Analytic theology tries to answer questions of philosophy without using metaphors. I think a lot of our language about divine action is metaphorical language and analytic theology tries to break that down to metaphysically reliable concepts. We do not simply report what believers say, but we do also try to answer the questions of which causes are at work here. Was natural law violated? We go into these very deep, hard core, basic questions of natural philosophy and this is very significant for the analytic approach.

Would you say to study miracles in such depth, you have to believe in them?

I don’t think so. There are some analytic philosophers who talk about miracles who are atheists or agnostics.

Your research question is whether non-interventionism rules out any concept of miracles and in how far emergentism might give a hint for a possible solution of this problem. Can you explain what you mean by this?

When you are a non-interventionist many people think you want to say: God does not act at all. He creates the world and everything is finished when it comes to his actions. I think this picture is misleading. God creates the world but he gives all his dynamics to his world and is present in these dynamics. Therefore, it is possible that we have something like miracles — unexpected, unpredictable outcomes of natural processes when we are non-interventionist. Emergence is a theory that tries to explain how higher forms of being rise from the underlying material. The easiest way to think about that is the mind/body relationship. We are natural bodies, then at a certain point in our early life, our mind emerges and mind is a higher quality. Mind is not only there, but it influences the body again. The mental decisions I make have consequences on my body.

How do the historical accounts of St. Augustine correlate with your research?

When people think about Augustine, he seems to be this very radical Christian thinker at the end of the ancient period. When I studied his account of miracles, I was surprised how modern he is in his account. He says that God establishes creation and then he gives hidden energies to his creations. At a certain point of time, theses hidden powers emerge. God creates the universe in one instant then gives over his power to the universe so that at a certain period in its historical development something like human life may emerge from the existing material. This is pretty close to what people in the science/religion debate claim about divine action in the world. They have these models of how God might interact with the indeterminacies of quantum physics. This comes pretty close to Augustine. It is always worth investigating these old thinkers because they can inspire us for our research today.

What do you plan to gain from your research?

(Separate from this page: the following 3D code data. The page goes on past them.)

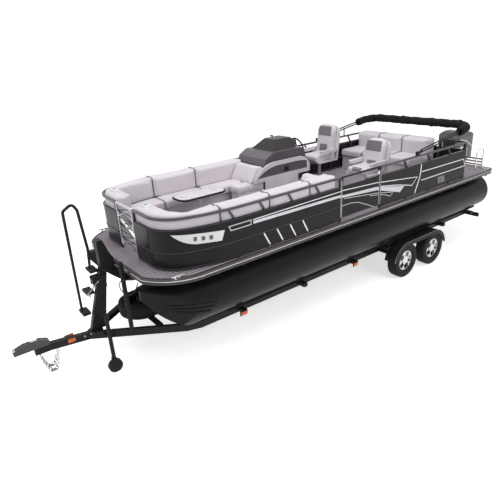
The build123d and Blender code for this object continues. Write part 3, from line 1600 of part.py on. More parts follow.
# Stern ladder: two hooped rails that stand on the platform, joined by folded treads
ladder_inset = 395
ladder_half = 190
ladder_fore = 430
ladder_deep = 260
ladder_x = half_beam - ladder_inset
ladder_y = deck_stern - ladder_fore
ladder_high = 420
ladder_tube = 13
ladder_bend = 70
tread_count = 3
tread_deep = 60
with BuildPart() as stern_ladder:
    for side in (-1, 1):
        x = ladder_x + side * ladder_half
        foot = (x, ladder_y, post_low)
        corners = (foot, (x, ladder_y, deck_top + ladder_high),
                   (x, ladder_y + ladder_deep, deck_top + ladder_high),
                   (x, ladder_y + ladder_deep, post_low))
        with BuildLine() as hoop:
            FilletPolyline(*corners, radius=ladder_bend)
        with BuildSketch(Plane(origin=foot, z_dir=(0, 0, 1))):
            Circle(ladder_tube)
        sweep(path=hoop.wires()[0])
    for index in range(tread_count):
        z = deck_top + (index + 1) * tread_deep
        slab(ladder_x - ladder_half, ladder_x + ladder_half, ladder_y + ladder_deep - ladder_tube,
             ladder_y + ladder_deep + ladder_tube, z, z + tread_deep / 2)
stern_ladder.part.label = "stern_ladder"
export_step(stern_ladder.part, "parts/stern_ladder.step")
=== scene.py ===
"""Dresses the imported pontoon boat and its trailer, and sets up a plain studio round them."""

import logging
import math
from contextlib import contextmanager
from dataclasses import dataclass, field
from enum import Enum
from typing import Callable, Iterable, Iterator, Sequence

import bpy
from mathutils import Matrix, Vector


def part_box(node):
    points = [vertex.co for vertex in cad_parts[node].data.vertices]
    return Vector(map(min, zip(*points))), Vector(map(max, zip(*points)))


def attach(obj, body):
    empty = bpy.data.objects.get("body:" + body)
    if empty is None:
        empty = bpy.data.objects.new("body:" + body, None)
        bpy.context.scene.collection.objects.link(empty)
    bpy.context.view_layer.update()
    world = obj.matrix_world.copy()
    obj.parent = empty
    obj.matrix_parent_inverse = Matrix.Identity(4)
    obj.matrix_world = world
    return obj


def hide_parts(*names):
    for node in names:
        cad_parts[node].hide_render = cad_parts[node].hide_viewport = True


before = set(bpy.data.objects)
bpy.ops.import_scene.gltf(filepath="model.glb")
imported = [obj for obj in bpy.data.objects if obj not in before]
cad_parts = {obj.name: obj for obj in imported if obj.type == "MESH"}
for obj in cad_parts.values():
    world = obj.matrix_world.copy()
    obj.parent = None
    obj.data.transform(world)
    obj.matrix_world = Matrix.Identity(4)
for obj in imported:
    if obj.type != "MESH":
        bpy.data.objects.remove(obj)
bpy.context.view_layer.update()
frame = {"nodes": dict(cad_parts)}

log = logging.getLogger("pontoon_boat")

Point = tuple[float, float, float]
Flat = tuple[float, float]
Colour = tuple[float, float, float]
Piece = bpy.types.Object
Tree = bpy.types.NodeTree
Socket = bpy.types.NodeSocket


class Side(Enum):
    """The two sides of the boat, with the sign of their X."""

    PORT = 1
    STARBOARD = -1

    @property
    def word(self) -> str:
        """The side's name as the nodes spell it."""
        return self.name.lower()


# Finishes


def larger(tree: Tree, one: Socket, other: Socket) -> Socket:
    """Gives the larger of two values.

    Args:
        tree: The node tree.
        one: The first value.
        other: The second value.

    Returns:
        The value socket.
    """
    node = tree.nodes.new("ShaderNodeMath")
    node.operation = "MAXIMUM"
    tree.links.new(one, node.inputs[0])
    tree.links.new(other, node.inputs[1])
    return node.outputs["Value"]


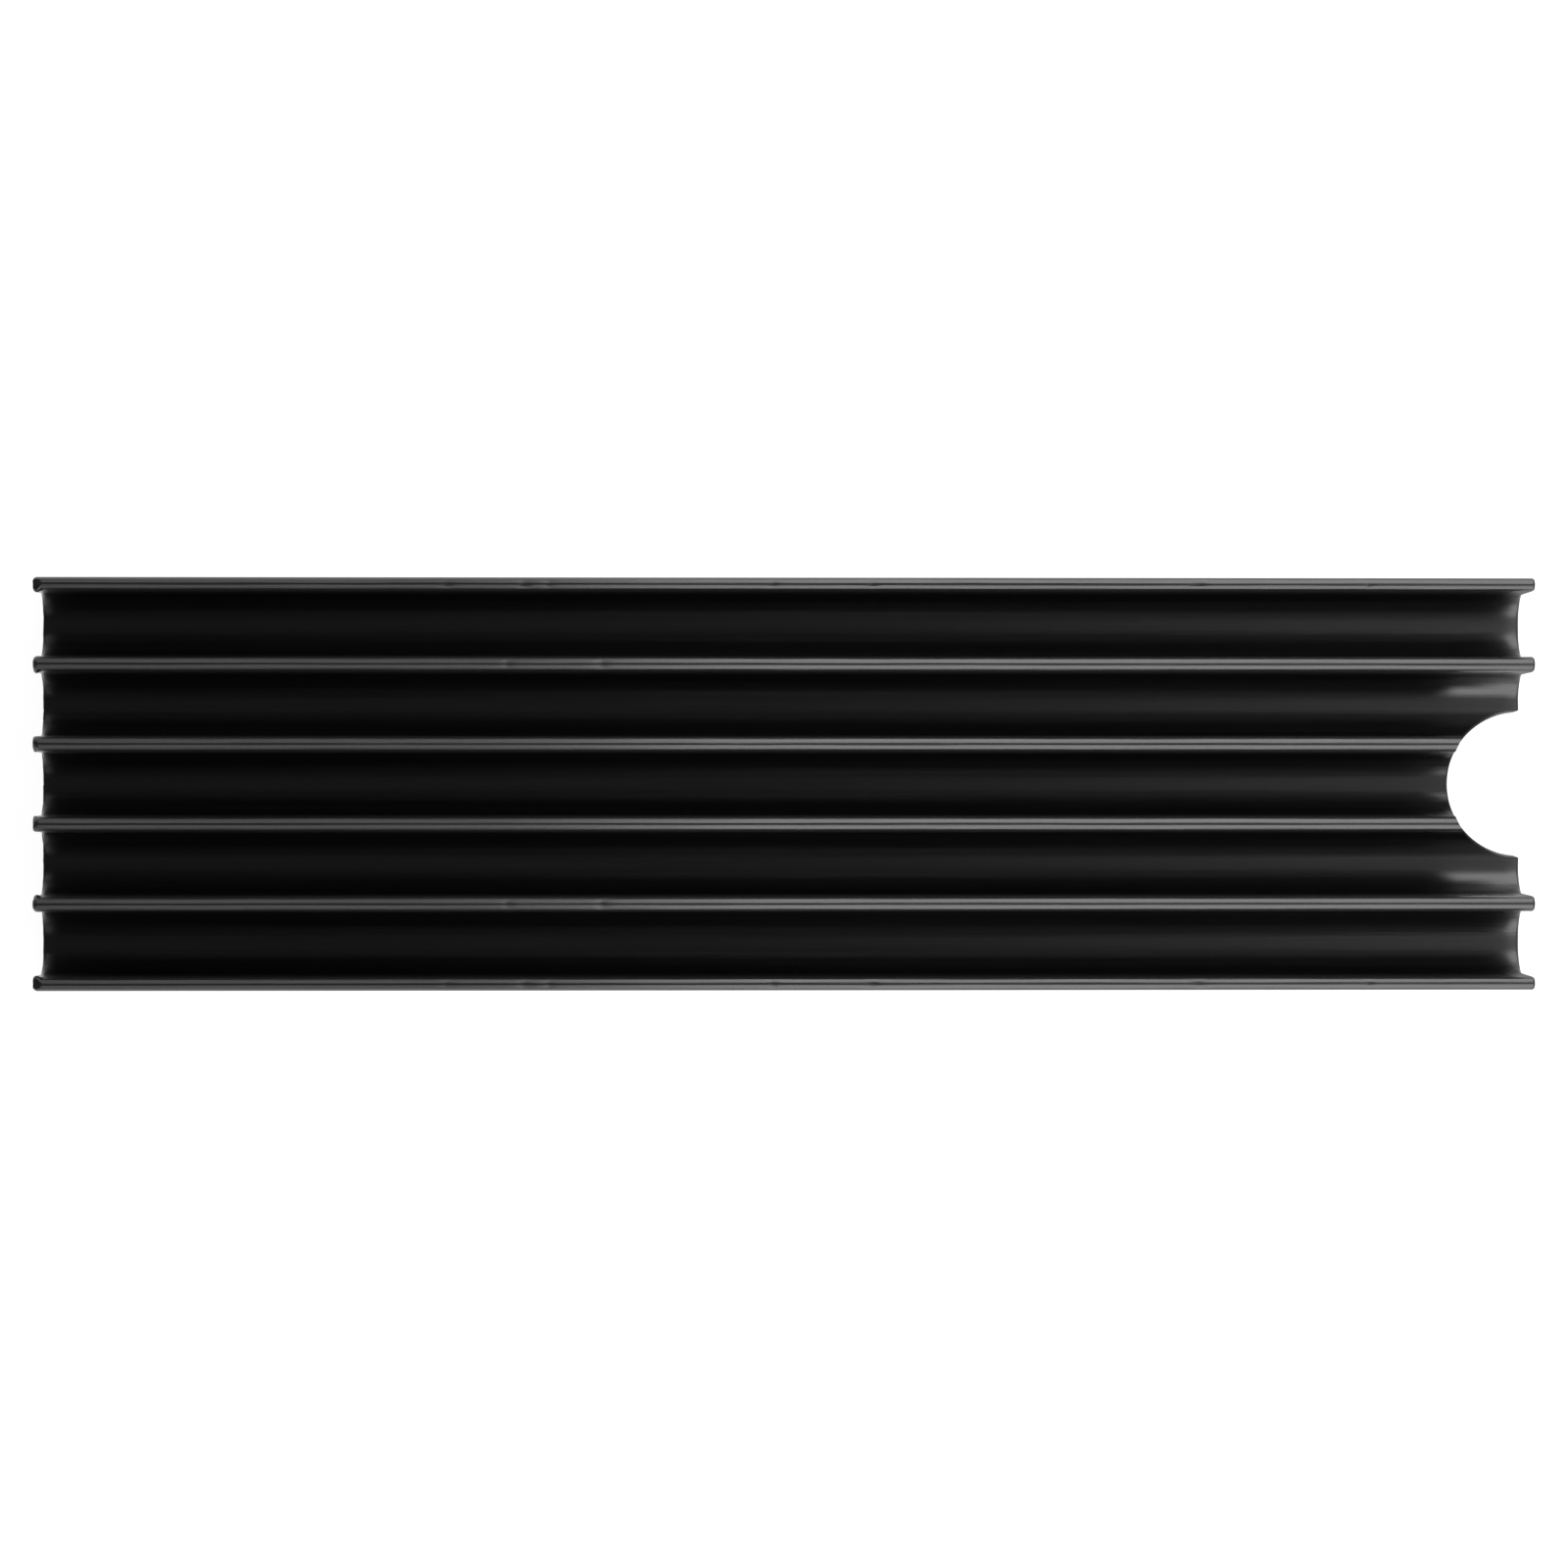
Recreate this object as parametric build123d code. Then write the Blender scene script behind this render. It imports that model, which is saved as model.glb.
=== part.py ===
from build123d import *

import math
import os

# Finned heat sink for a flat memory board, one extruded bar of aluminium.
# Origin at the centre of the flat contact face, +X along the bar to the screw notch, +Z up the fins.
# All lengths are in millimetres, all angles in degrees.

# Bar as sawn to length
LENGTH = 80.0
WIDTH = 22.0
BASE_THICKNESS = 2.0
FOOT_RADIUS = 0.3

# Fins, measured at the tip, and the lean of each channel wall from the vertical
FIN_COUNT = 6
FIN_HEIGHT = 6.0
INNER_FIN_TIP = 0.8
OUTER_FIN_TIP = 0.7
FIN_DRAFT = 1.0
TIP_LAND = 0.05

# Round at the bottom of each channel, and the narrowest flat that is left between its two rounds
CHANNEL_RADIUS = 1.5
CHANNEL_LAND = 0.1

# Sharp edge taken off both sawn ends and off the notch
EDGE_BREAK = 0.1

# Half-round screw notch in the +X end. The fins lean back from it, by the setback at their tips
NOTCH_RADIUS = 3.9
FIN_SETBACK = 0.7
CUTTER_OVERRUN = 1.0

# The notch's upper broken edge runs on this far above the channel floor, before the fins lean back
RIM_RISE = 0.01

# Worked out from the sizes above
HEIGHT = BASE_THICKNESS + FIN_HEIGHT
FIN_PITCH = (WIDTH - OUTER_FIN_TIP) / (FIN_COUNT - 1)
WALL_LEAN = FIN_HEIGHT * math.tan(math.radians(FIN_DRAFT))


def fin_centre(index):
    """Place across the bar of the tip of one fin, counted from the -Y side."""
    return (index - (FIN_COUNT - 1) / 2) * FIN_PITCH


def fin_tip(index):
    """Thickness of one fin at its tip. The two outermost fins are thinner."""
    outermost = index in (0, FIN_COUNT - 1)
    return OUTER_FIN_TIP if outermost else INNER_FIN_TIP


def channel(index):
    """Section of the space between two neighbouring fins, with its round bottom."""
    left = fin_centre(index) + fin_tip(index) / 2
    right = fin_centre(index + 1) - fin_tip(index + 1) / 2
    floor_left = left + WALL_LEAN
    floor_right = right - WALL_LEAN
    outline = Polyline(
        (left, HEIGHT),
        (floor_left, BASE_THICKNESS),
        (floor_right, BASE_THICKNESS),
        (right, HEIGHT),
        close=True,
    )
    space = make_face(outline)
    widest_round = (floor_right - floor_left - CHANNEL_LAND) / 2
    return fillet(space.vertices().group_by(Axis.Y)[0], min(CHANNEL_RADIUS, widest_round))


def round_fin_tips(section):
    """Rounds both corners of every fin tip until only a narrow land is left between them."""
    for index in range(FIN_COUNT):
        tip = fin_tip(index)
        corners = [
            corner
            for corner in section.vertices().group_by(Axis.Y)[-1]
            if abs(corner.X - fin_centre(index)) < FIN_PITCH / 2
        ]
        section = fillet(corners, (tip - TIP_LAND) / 2)
    return section


def bar_section():
    """Cross-section of the extrusion: a flat foot with round edges, and the fins above it."""
    section = Pos(0, HEIGHT / 2) * Rectangle(WIDTH, HEIGHT)
    for index in range(FIN_COUNT - 1):
        section -= channel(index)
    section = fillet(section.vertices().group_by(Axis.Y)[0], FOOT_RADIUS)
    return round_fin_tips(section)


def sawn_bar():
    """The section drawn out to its length, with the edges of both sawn ends broken."""
    start = Plane(origin=(-LENGTH / 2, 0, 0), x_dir=(0, 1, 0), z_dir=(1, 0, 0))
    bar = extrude(start * bar_section(), amount=LENGTH)
    ends = bar.faces().filter_by(Axis.X)
    return chamfer(ends.edges(), EDGE_BREAK)


def notch_cutter():
    """What the cutter removes: the notch through the base, its broken edges and the lean of the fins."""
    outline = Polyline(
        (0, -CUTTER_OVERRUN),
        (NOTCH_RADIUS + EDGE_BREAK, -CUTTER_OVERRUN),
        (NOTCH_RADIUS + EDGE_BREAK, 0),
        (NOTCH_RADIUS, EDGE_BREAK),
        (NOTCH_RADIUS, BASE_THICKNESS - EDGE_BREAK),
        (NOTCH_RADIUS + EDGE_BREAK + RIM_RISE, BASE_THICKNESS + RIM_RISE),
        (NOTCH_RADIUS + FIN_SETBACK, HEIGHT),
        (NOTCH_RADIUS + FIN_SETBACK, HEIGHT + CUTTER_OVERRUN),
        (0, HEIGHT + CUTTER_OVERRUN),
        close=True,
    )
    profile = Plane.XZ * make_face(outline)
    return Pos(LENGTH / 2, 0, 0) * revolve(profile, Axis.Z)


def heatsink_body():
    """The finished bar."""
    return sawn_bar() - notch_cutter()


os.makedirs("parts", exist_ok=True)
export_step(heatsink_body(), "parts/heatsink_body.step")
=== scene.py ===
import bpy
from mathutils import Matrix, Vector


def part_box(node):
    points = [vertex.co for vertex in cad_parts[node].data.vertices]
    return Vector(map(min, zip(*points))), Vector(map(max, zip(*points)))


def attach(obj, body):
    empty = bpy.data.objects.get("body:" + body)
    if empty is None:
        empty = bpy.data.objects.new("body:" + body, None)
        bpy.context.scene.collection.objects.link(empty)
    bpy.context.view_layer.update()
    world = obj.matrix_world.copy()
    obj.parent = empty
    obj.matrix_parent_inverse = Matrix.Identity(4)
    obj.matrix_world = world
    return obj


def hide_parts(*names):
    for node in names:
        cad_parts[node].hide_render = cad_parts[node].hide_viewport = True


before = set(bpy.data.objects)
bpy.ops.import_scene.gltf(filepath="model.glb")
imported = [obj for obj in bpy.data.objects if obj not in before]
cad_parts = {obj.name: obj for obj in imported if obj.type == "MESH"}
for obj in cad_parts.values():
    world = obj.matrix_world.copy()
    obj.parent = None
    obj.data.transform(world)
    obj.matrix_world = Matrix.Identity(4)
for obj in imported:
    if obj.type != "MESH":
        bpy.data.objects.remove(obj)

"""Black anodised heat sink for a flat memory board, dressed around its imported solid.

Sizes in the fields are millimetres and meshes are metres, in the part's own frame: +X along the bar
to the screw notch, +Y across the fins, +Z up the fins, origin at the centre of the contact face.
"""

import logging
import math
from dataclasses import dataclass, field
from enum import Enum
from typing import Any, Sequence

import bpy
import numpy as np
from mathutils import Matrix, Vector

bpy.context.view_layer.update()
NODE = "heatsink_body"
BRUSHED = "brushed"
MM = 0.001
log = logging.getLogger("heatsink")


class Side(Enum):
    """Which long side of the bar a light or a flaw belongs to."""

    LEFT = -1
    RIGHT = 1


def smoothstep(low: float, high: float, values: np.ndarray) -> np.ndarray:
    """Ease from 0 at low to 1 at high, as 3 t squared minus 2 t cubed, in either direction."""
    t = np.clip((values - low) / (high - low), 0.0, 1.0)
    return t * t * (3.0 - 2.0 * t)


def bump_at(values: np.ndarray, centre: float, half_width: float) -> np.ndarray:
    """Bell of height 1 about a centre, as e to the minus square of the distance in half widths."""
    return np.exp(-(((values - centre) / half_width) ** 2))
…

What I try to do is reintegrate miracles into theology and natural philosophy. Because what happened since the 17th and 18th century is a disintegration of miracles. There were these extraordinary events within nature which didn't make sense. Normally, God operates with his laws of grace and suddenly it turns to miracles. I think we try to defend such a view on miracles, which is very hard nowadays for believers. I also think with the help of emergentism we can develop a theory of miracles which re-integrates miracles both in the natural development of the universe and our account of divine action.

Have you run into something fascinating while studying miracles?

What fascinates me is how hesitant the Catholic Church is about miracles. When I saw how cautiously Church officials address the subject of miracles I was very impressed. I think this is something really significant for the sanctification process within Church. The Church is very careful when it talks about miracles and it does not claim direct divine intervention, but is open minded to a wide range of metaphysical and theological inquiries. This is really inspiring.

How has the University of Dayton benefited your research?

One thing I learned particularly from my stay in Dayton is that there are many people in American society who really take the questions of faith seriously. When it comes to questions of religions, American society is much more pluralistic than the European society. You have very many different viewpoints among religious believers and many different denominations and faiths. People who are a part of these denominations are quite eager to express their opinion and it is widely accepted in society. In contrast, the German society is much more uniform, especially when it comes for questions of religious beliefs. This was an inspiring atmosphere for me to see that religious beliefs are really part of the everyday life here.

Have you enjoyed your time here at UD?

I benefited a lot from my stay here. I could talk to so many people here and everyone was so open-minded. I got so many warm-hearted welcomes here; that was really amazing. In general, I would like to say that people in the Midwest U.S.A. are very open-minded and friendly to foreigners. I really appreciate that and I enjoyed my time here very much.